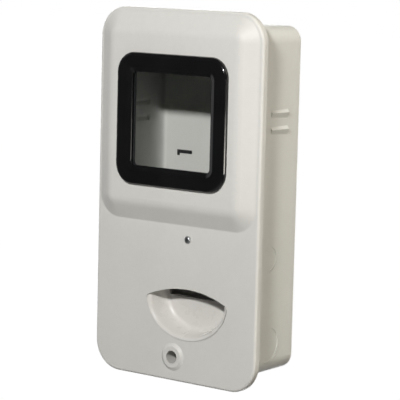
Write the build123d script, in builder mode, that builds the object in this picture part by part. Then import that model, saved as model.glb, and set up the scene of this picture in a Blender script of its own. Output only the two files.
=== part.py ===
from build123d import *
import os
from math import atan, degrees, sqrt, cos, sin, pi

os.makedirs("parts", exist_ok=True)

# Flush wall enclosure with a viewing window and a breaker recess.
# Frame: origin at the centre of the box's back face, which lies on the wall.
# +Z is up, -Y points away from the wall, +X is to the right seen from the front.
# Every depth below is a distance from the wall, in millimetres.

# ---------------------------------------------------------------- driving sizes
COVER_W, COVER_H, COVER_R = 200.0, 362.9, 29.3
D_PANEL = 80.0            # lower front panel
D_SKIRT = 72.9            # rear edge of the cover's skirt
COVER_T = 2.5             # cover wall
EDGE_R = 2.6              # rounding of the cover's front edge

PLAT_RISE = 9.5           # raised upper field
PLAT_HALF = 96.3
PLAT_BOT, PLAT_TOP = -26.6, 177.8
PLAT_R = 24.2
PLAT_RUN = 17.8           # width of its sloping border
PLAT_TOP_R = 18.0         # rounding of its upper edge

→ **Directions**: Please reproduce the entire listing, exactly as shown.

→ **Written solution**:
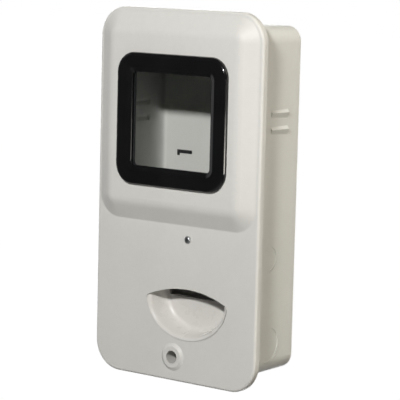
Write the build123d script, in builder mode, that builds the object in this picture part by part. Then import that model, saved as model.glb, and set up the scene of this picture in a Blender script of its own. Output only the two files.
=== part.py ===
from build123d import *
import os
from math import atan, degrees, sqrt, cos, sin, pi

os.makedirs("parts", exist_ok=True)

# Flush wall enclosure with a viewing window and a breaker recess.
# Frame: origin at the centre of the box's back face, which lies on the wall.
# +Z is up, -Y points away from the wall, +X is to the right seen from the front.
# Every depth below is a distance from the wall, in millimetres.

# ---------------------------------------------------------------- driving sizes
COVER_W, COVER_H, COVER_R = 200.0, 362.9, 29.3
D_PANEL = 80.0            # lower front panel
D_SKIRT = 72.9            # rear edge of the cover's skirt
COVER_T = 2.5             # cover wall
EDGE_R = 2.6              # rounding of the cover's front edge

PLAT_RISE = 9.5           # raised upper field
PLAT_HALF = 96.3
PLAT_BOT, PLAT_TOP = -26.6, 177.8
PLAT_R = 24.2
PLAT_RUN = 17.8           # width of its sloping border
PLAT_TOP_R = 18.0         # rounding of its upper edge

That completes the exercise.